Prosecutor Brian Kelly suggested Fitzpatrick was not interested in shutting down a bad informant: “Weren’t you more concerned about your own bureaucratic career than rocking the boat?”
Trying to discredit Fitzpatrick’s story, Kelly read passages from his book, “Betrayal,” in which the former agent recounts events at which he was not present. Kelly accused him of creating “an entire imaginary conversation with James Bulger,” and smirked at the notion Fitzgerald “taunted” the reputed crime boss.
Although the book is portrayed as “absolutely true,” its copyright page lists it as “fiction.” On the stand, Fitzpatrick described it as a “memoir, a recitation of things” he believes happened.
His goal, he said, was to expose corruption in the FBI, which is also, he says, why he resigned: “I didn’t want to be part of the corruption.”
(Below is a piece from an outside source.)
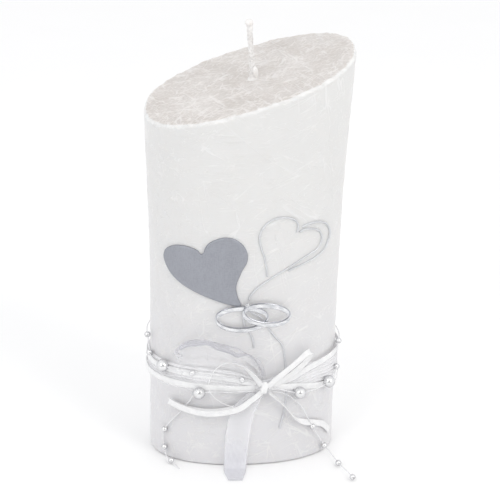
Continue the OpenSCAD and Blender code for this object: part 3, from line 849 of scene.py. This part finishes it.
braided_wick()
wick_wax()
finish_node("wax_core", CORE)
finish_node("base_plug", CORE)
finish_node("wick_clip", TIN)

# ---- hearts, stems and stone
HEART_T, STRIP_W, STRIP_T = 0.9, 1.0, 0.8
STONE_AT = (-2.1, 84.7, 2.2)
SOLID_HEART = [
    (-23.2, 109), (-25.5, 110.8), (-29.5, 112.1), (-34, 112), (-37.5, 110.3), (-39.5, 107.5),
    (-39.8, 103.5), (-37.5, 98), (-33, 93.4), (-26, 89.6), (-18, 86.5), (-11, 84.3),
    (-5, 83.4), (-6.5, 88), (-7.3, 93.5), (-5, 100.5), (-2.5, 105.5), (-2.4, 110),
    (-4.6, 114.3), (-8.5, 117.2), (-13, 117.9), (-17.5, 116.4), (-21, 113.7),
]
STRIPS = {
    "heart_left_line": [
        (20.4, 118.8), (21, 121.5), (20.4, 124), (18, 126), (14.5, 126.9), (11, 126.8),
        (7.5, 125.4), (4.8, 122.8), (3.3, 119.5), (3.1, 116), (4, 112), (5.3, 108),
        (6.4, 103), (7, 97.8),
    ],
    "heart_inner_line": [
        (21.6, 118.8), (24, 119.8), (27.5, 119.6), (30.5, 118.8), (33, 117), (34.2, 113.8),
        (33.3, 110.6), (31, 108.5), (27.5, 107), (21.5, 104), (16.5, 101.2), (12, 98.8),
        (7.5, 96), (2.2, 92), (-0.8, 88.2), (-1.3, 86),
    ],
    "heart_outer_line": [
        (23, 121.3), (25, 122), (28, 122.5), (32, 122.2), (36.2, 120.6), (39, 117),
        (39.3, 114), (38, 110.5), (36.5, 108.2), (34.6, 106.5), (31.5, 105), (28.8, 104),
        (26, 103), (22.8, 102), (19.5, 101), (16.8, 100),
    ],
    "stem_left": [(-3.9, 81), (-3.9, 78.5), (-3.2, 74), (-0.5, 69.5), (1, 66), (1.5, 62)],
    "stem_right": [
        (-1.8, 82), (0.5, 80), (5, 77), (8, 72), (11.5, 67), (15, 62.5), (16.4, 56),
        (17.2, 47), (17.8, 37), (17, 28), (15.8, 23), (14.8, 18.5),
    ],
}


def distance_to(p, ring):
    """From each point of p to the nearest edge of a closed outline."""
    a, b = ring[None], np.roll(ring, -1, 0)[None]
    t = ((p[:, None] - a) * (b - a)).sum(-1) / ((b - a) ** 2).sum(-1)
    near = a + np.clip(t, 0, 1)[..., None] * (b - a)
    return np.linalg.norm(p[:, None] - near, axis=-1).min(1)


def solid_heart():
    """A heart cut from silvered wax sheet and pressed on, with a softly rounded cut edge."""
    ring = spline(SOLID_HEART, 6, closed=True)
    xs, zs = np.meshgrid(np.arange(-41.0, 0), np.arange(82, 119, 0.87))
    xs = xs + (np.arange(len(xs)) % 2)[:, None] / 2
    grid = np.stack([xs.ravel(), zs.ravel()], -1)
    grid = grid[distance_to(grid, ring) > 0.45]
    run = headings(ring, looped=True)
    inward = np.stack([-run[:, 1], run[:, 0]], -1)
    flat = np.concatenate([ring, grid, ring + inward * 0.25, ring + inward * 0.6])
    coords, _, tris, *_ = delaunay_2d_cdt([Vector(q) for q in flat], [], [list(range(len(ring)))], 1, 1e-3)
    q = np.array([tuple(c) for c in coords])
    d = distance_to(q, ring)
    edge = np.sqrt(np.clip(1 - (1 - np.clip(d / 0.8, 0, 1)) ** 2, 0, 1))
    lift = HEART_T * (0.3 + 0.7 * edge) + 0.22 * np.clip(d / 9, 0, 1) ** 0.7
    lift = lift + 0.05 * fuzz(q[:, 0], q[:, 1], 0.0, 0.1, 41) * edge
    front, back = wall_over(q[:, 0], q[:, 1], lift)[0], wall_over(q[:, 0], q[:, 1], -0.3)[0]
    n = len(q)
    edges = dict.fromkeys(pair for t in tris for pair in zip(t, t[1:] + t[:1]))
    faces = [list(t) for t in tris] + [[n + i for i in t[::-1]] for t in tris]
    faces += [[k, i, n + i, n + k] for i, k in edges if (k, i) not in edges]
    make_mesh("silver_heart", np.concatenate([front, back]), faces, "solid_heart", "silver_sheet", HEART)


def wax_strip(node, route, material):
    """A rolled strip of silvered wax, half round, a little uneven and thin at its ends."""
    r = spline(route, 10)
    p, out = wall(r[:, 0], r[:, 1], 0.0)
    u, v = frames(p, out, 0.0)
    at = along(p)
    ends = np.clip(np.minimum(at, at[-1] - at) / 0.8, 0, 1)
    round_end = 0.35 + 0.65 * np.sqrt(1 - (1 - ends) ** 2)
    wide = STRIP_W / 2 * round_end * (1 + 0.10 * fuzz(at, 0 * at, 0.0, 0.35, len(route)))
    tall = STRIP_T * round_end * (1 + 0.12 * fuzz(at, 0 * at + 5, 0.0, 0.3, len(route)))
    a = np.linspace(-0.25, pi + 0.25, 13)
    rings = p[:, None] + v[:, None] * (wide[:, None] * np.cos(a))[..., None]
    rings = rings + u[:, None] * (tall[:, None] * np.maximum(np.sin(a), -0.3) + 0.02)[..., None]
    make_mesh("silver_" + node, *ring_shape(rings), node, "silver_strip", material)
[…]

During cross-examination Tuesday, Fitzpatrick had difficulty remembering his testimony from the previous day.
“Do you have trouble with your memory?” the prosecutor asked.
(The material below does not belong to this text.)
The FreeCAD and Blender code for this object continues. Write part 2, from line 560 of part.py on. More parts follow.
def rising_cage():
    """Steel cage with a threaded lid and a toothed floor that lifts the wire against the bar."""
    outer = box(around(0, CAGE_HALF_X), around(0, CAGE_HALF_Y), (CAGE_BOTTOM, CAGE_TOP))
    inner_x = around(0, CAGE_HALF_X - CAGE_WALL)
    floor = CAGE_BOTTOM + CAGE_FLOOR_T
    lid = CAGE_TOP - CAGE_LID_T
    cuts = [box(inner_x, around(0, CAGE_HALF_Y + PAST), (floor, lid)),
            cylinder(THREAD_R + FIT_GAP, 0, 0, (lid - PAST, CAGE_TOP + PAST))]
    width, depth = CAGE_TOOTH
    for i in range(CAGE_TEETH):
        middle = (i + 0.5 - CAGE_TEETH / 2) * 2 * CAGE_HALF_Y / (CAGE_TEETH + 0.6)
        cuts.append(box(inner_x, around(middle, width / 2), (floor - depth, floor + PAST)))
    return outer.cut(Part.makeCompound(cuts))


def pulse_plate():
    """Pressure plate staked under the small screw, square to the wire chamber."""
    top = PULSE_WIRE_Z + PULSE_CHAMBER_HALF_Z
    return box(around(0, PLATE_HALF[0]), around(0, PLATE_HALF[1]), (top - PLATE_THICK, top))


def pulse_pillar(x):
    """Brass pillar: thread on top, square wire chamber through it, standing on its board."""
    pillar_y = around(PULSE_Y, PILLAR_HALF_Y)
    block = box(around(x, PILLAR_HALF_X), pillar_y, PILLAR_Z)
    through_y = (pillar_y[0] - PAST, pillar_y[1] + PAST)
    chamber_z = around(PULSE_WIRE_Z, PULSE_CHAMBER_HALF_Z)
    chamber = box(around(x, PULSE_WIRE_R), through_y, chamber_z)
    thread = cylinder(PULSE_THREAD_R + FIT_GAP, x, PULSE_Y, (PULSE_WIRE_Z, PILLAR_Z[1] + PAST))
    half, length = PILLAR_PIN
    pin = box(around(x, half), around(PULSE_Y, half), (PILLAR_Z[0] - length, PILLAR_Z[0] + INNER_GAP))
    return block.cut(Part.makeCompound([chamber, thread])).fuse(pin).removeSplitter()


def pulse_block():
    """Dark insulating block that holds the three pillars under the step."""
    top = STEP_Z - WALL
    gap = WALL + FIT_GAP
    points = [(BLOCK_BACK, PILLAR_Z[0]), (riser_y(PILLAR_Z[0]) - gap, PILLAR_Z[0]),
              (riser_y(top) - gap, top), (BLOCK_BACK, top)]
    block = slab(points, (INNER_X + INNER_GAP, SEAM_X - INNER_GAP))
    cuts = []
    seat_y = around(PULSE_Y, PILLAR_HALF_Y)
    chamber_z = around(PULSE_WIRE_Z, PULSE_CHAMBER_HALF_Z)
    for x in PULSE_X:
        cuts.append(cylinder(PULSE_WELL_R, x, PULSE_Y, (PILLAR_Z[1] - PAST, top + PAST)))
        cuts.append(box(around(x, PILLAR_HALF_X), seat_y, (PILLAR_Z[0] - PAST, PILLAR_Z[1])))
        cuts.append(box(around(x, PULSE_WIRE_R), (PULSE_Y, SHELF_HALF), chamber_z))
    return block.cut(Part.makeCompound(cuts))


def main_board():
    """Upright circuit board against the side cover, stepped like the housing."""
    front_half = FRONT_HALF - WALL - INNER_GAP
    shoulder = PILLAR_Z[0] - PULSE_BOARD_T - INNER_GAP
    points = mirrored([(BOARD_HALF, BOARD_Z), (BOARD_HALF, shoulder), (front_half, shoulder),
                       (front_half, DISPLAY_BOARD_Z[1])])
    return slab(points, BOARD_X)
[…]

“Not that I recall,” answered Fitzpatrick, drawing some quick laughs from the court.
Bulger’s defense attorneys called Fitzpatrick as part of their attempt to highlight corruption within the FBI during the 1970s and ‘80s.
Another witness testified that rogue FBI agent John Connolly had access to all FBI informant files and therefore to the identities of everyone cooperating with the government.
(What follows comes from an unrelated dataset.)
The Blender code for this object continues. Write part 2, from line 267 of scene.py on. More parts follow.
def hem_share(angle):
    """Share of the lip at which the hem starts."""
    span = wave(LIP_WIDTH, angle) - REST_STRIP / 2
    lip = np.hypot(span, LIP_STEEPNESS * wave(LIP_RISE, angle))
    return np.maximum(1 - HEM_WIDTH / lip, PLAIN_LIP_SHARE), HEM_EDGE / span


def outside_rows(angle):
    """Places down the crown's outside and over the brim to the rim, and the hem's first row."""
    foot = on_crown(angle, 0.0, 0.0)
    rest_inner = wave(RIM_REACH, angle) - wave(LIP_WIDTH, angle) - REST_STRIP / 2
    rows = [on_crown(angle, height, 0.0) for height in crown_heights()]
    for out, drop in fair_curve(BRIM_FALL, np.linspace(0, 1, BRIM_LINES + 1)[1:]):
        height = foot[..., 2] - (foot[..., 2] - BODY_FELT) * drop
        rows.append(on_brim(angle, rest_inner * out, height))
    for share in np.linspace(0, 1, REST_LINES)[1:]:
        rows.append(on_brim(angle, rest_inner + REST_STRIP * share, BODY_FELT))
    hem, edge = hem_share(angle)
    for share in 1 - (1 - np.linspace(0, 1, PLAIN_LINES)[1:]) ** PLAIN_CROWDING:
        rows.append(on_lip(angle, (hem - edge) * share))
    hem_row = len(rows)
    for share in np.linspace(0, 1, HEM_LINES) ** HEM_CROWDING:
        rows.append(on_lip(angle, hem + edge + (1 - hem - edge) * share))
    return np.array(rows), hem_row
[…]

One of them was alleged Bulger crime associate Brian Halloran. Fitzpatrick previously testified he went to strike force attorneys requesting the Justice Department be more diligent about putting Halloran in witness protection.
Halloran was cooperating with law enforcement and had implicated Bulger in the murder of a wealthy Oklahoma business man. Two days later, Fitzpatrick testified, Halloran was shot to death. Bulger’s former associate Kevin Weeks previously testified that Bulger fired a machine gun in the hit, along with another shooter.
Pointing to Judge Mark Wolf’s portrait in court, Kelly argued that in 1988, during hearings before Wolf, Fitzpatrick could not recall going to the Justice Department to help get Halloran in witness protection.
The prosecutor also zeroed in on a passage in the memoir in which Fitzpatrick suggests he was present in 2000 when the body of another alleged Bulger victim, John McIntyre, was pulled from the “frozen ground.” Despite writing that the image was “etched in my memory,” Fitzpatrick couldn’t recall whether he was actually there.
Fitzpatrick was not working for the FBI at the time McIntyre’s remains were exhumed in 2000.
“You were trying to take credit for something you didn’t do,” Kelley said.
The prosecution alleges Bulger ordered a hit on McIntyre, a fisherman, after learning that McIntyre was cooperating with law enforcement on the investigation of a shipment of arms Bulger intended to send to the Irish Republican Army on the fishing trawler Valhalla.
McIntyre also tipped authorities to a 36-ton delivery of marijuana on the boat Ramsland in 1984, months before he was killed, prosecutors say.
Kelly brandished documents in court that showed Fitzpatrick vouched for rogue FBI agents during the same time he claims he complained about their behavior. Fitzpatrick apparently signed off on glowing FBI evaluations of disgraced and now-jailed Connolly, and even signed off on a recommendation for him to go to a Harvard program.
On redirect questioning, Fitzpatrick defended his book to the jury.
“The book is about the criminal justice system,” he said. “In my estimation the criminal justice system failed, it failed during this whole situation. I wanted to bring it to light, not just for the public, for my family.”
Fitzpatrick, who is still fighting to receive the full amount of his pension, plans to write another book on this trial, he said in court.
Jury will not be sequestered
Despite a request by the defense, Judge Denise Casper decided Tuesday not to sequester the jury, saying this late in the trial the jury was unprepared, and it could be prejudicial to both sides to have a disgruntled jury.
Defense attorney J.W. Carney previously argued that there has “never been a more widely publicized or sensational case in this district,” saying there has been saturated media coverage and “statements that are so hyperbolic and prejudicial towards the defendant … unlike anything anyone has seen.”
The judge said her initial instructions to the jury have been reinforced “more importantly by my repeatedly advising them that they not pay attention to media accounts.” She also said she does not expect a “great amount of coverage during deliberations.”
“We have to assume the jurors are following my instructions,” she said Tuesday morning.
“I am not inclined to inconvenience these jurors at this juncture,” she said, particularly when they have had “no notice” of the potential of sequestration.
The defense has so far called two of its estimated 15 witnesses. It took the prosecution 30 days and 63 witnesses to present its case, which it wrapped up Friday.